:: Stated problem ::
Return the records that follow, matching each one exactly.

Records that describe objects
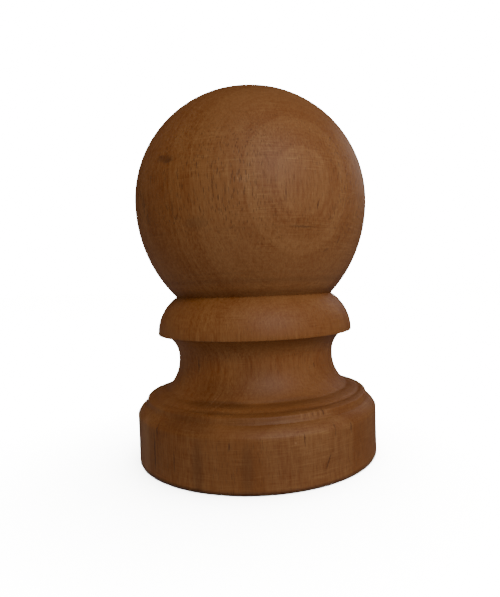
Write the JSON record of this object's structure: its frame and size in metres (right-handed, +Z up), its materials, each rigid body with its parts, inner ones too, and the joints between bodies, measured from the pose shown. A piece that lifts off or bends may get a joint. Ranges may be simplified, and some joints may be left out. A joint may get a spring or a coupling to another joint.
{
  "type": "ball post cap",
  "caption": "Turned hardwood post cap: a ball on a domed collar, with a coved neck and a round drum base that stands flat on a post.",
  "frame": {"origin": "centre of the flat underside of the base", "axes": "+Z up along the turning axis, from the underside to the top of the ball"},
  "size_m": [0.09, 0.09, 0.1355],
  "materials": {
    "turned_hardwood": "bare, finely sanded, matt"
  },
  "bodies": {
    "root": {"turned_cap": "turned_hardwood"}
  },
  "joints": []
}
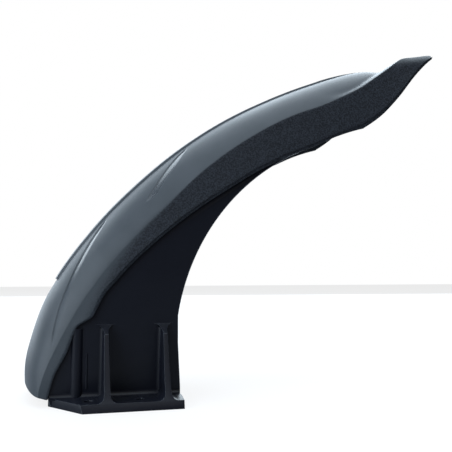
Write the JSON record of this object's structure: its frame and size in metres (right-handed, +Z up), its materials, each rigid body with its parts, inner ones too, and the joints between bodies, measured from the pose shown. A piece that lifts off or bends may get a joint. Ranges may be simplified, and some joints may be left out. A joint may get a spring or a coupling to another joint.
{
  "type": "electric scooter front mudguard",
  "caption": "Moulded plastic front mudguard: a crowned guard with a flicked front lip, side walls over the wheel, and a gusseted flange that bolts down.",
  "frame": {"origin": "middle of the base's underside, on the centre plane", "axes": "+X points forward to the guard's flicked tip, +Z up away from the mounting face, Y across the wheel; the centre plane is Y = 0"},
  "size_m": [0.2781, 0.128, 0.2369],
  "materials": {
    "mudguard": "satin crown, finely grained flanks, smooth side walls"
  },
  "bodies": {
    "root": {"mudguard": "mudguard"}
  },
  "joints": []
}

:: The reply ::
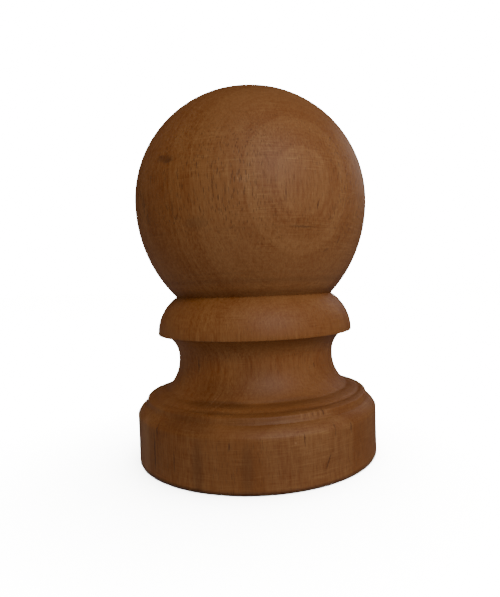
Write the JSON record of this object's structure: its frame and size in metres (right-handed, +Z up), its materials, each rigid body with its parts, inner ones too, and the joints between bodies, measured from the pose shown. A piece that lifts off or bends may get a joint. Ranges may be simplified, and some joints may be left out. A joint may get a spring or a coupling to another joint.
{
  "type": "ball post cap",
  "caption": "Turned hardwood post cap: a ball on a domed collar, with a coved neck and a round drum base that stands flat on a post.",
  "frame": {"origin": "centre of the flat underside of the base", "axes": "+Z up along the turning axis, from the underside to the top of the ball"},
  "size_m": [0.09, 0.09, 0.1355],
  "materials": {
    "turned_hardwood": "bare, finely sanded, matt"
  },
  "bodies": {
    "root": {"turned_cap": "turned_hardwood"}
  },
  "joints": []
}
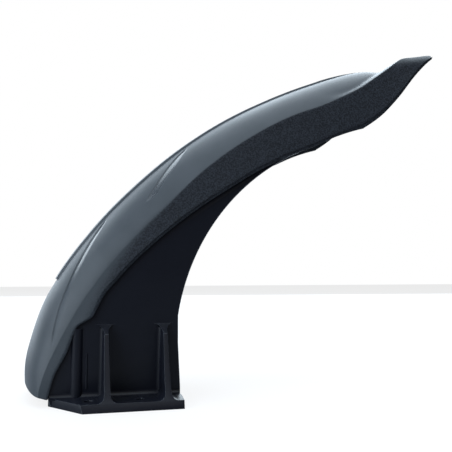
Write the JSON record of this object's structure: its frame and size in metres (right-handed, +Z up), its materials, each rigid body with its parts, inner ones too, and the joints between bodies, measured from the pose shown. A piece that lifts off or bends may get a joint. Ranges may be simplified, and some joints may be left out. A joint may get a spring or a coupling to another joint.
{
  "type": "electric scooter front mudguard",
  "caption": "Moulded plastic front mudguard: a crowned guard with a flicked front lip, side walls over the wheel, and a gusseted flange that bolts down.",
  "frame": {"origin": "middle of the base's underside, on the centre plane", "axes": "+X points forward to the guard's flicked tip, +Z up away from the mounting face, Y across the wheel; the centre plane is Y = 0"},
  "size_m": [0.2781, 0.128, 0.2369],
  "materials": {
    "mudguard": "satin crown, finely grained flanks, smooth side walls"
  },
  "bodies": {
    "root": {"mudguard": "mudguard"}
  },
  "joints": []
}